「欠陥」を早々に自覚している
ついでだから、プラトンの提案を逆説的に採用し、こう付け加えたい。彼らが若いうちから権力の座を目指したがるのは、自分の奥底にある「欠陥」を早々に自覚しているからではないだろうか。欠陥とはつまり、彼らの抱える不安であり、本当の意味での賢人になることはできないだろうという予兆である。
権力欲の強い人とは、青年期に、自分をコントロールする自信をもてなかったことに由来するのかもしれない。だから、他人を支配しようとする。自分を抑えることができないので、他人を抑圧しようとする。それが彼らのストレス解消になっているのだ。

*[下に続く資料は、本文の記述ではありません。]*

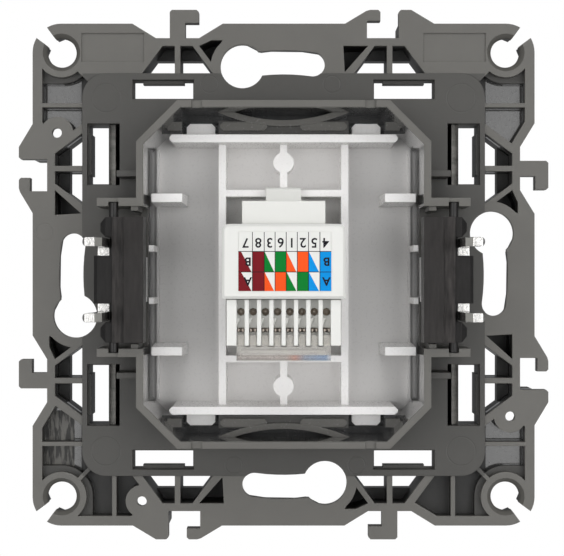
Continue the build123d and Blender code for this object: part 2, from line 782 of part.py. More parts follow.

だが、この手の鬱憤晴らしは、多くの場合たいして役には立たず、支配欲はかえって増大していく。
もちろん、自制心と統治能力を併せもつ政治家も存在はするだろう(ドゴールやチャーチルあたりはその例と言えるかもしれない)。ただその場合、彼らが権力のなかに見いだしたのは他人を支配する力ではなく、現実や歴史を変えていく力だったのだ。
法と道徳は同じではない
「法を守らないことは、どんなときも例外なく不道徳なことでしょうか」
法を守らないというだけで反抗的だ、不謹慎だと決めつけることはできないが、たとえそれが不当なものであれ、お叱りを受けることは覚悟したほうがいいだろう。これは法をどう捉えるのかという問題だ。
だが、法は道徳と同じではない。法は一般的なものでしかなく、道徳は普遍的なものだからだ。法規というのは、特定の時代に相当数の人たちがともに生きるためにつくられたものでしかない。善と悪を区別する道徳は、すべての人、すべての時代にあてはまるものだ。
さらに言えば、善悪の判断は外から見える態度だけが基準となる。その行為の根底にある意図が善意によるものか、悪意によるものかは、行為者本人にしかわからない。だが、道徳は、むしろ、この意図の問題なのだ。あなたが法を犯したとき、それが善意によるものか、悪意によるものか、他人には判断できないのである。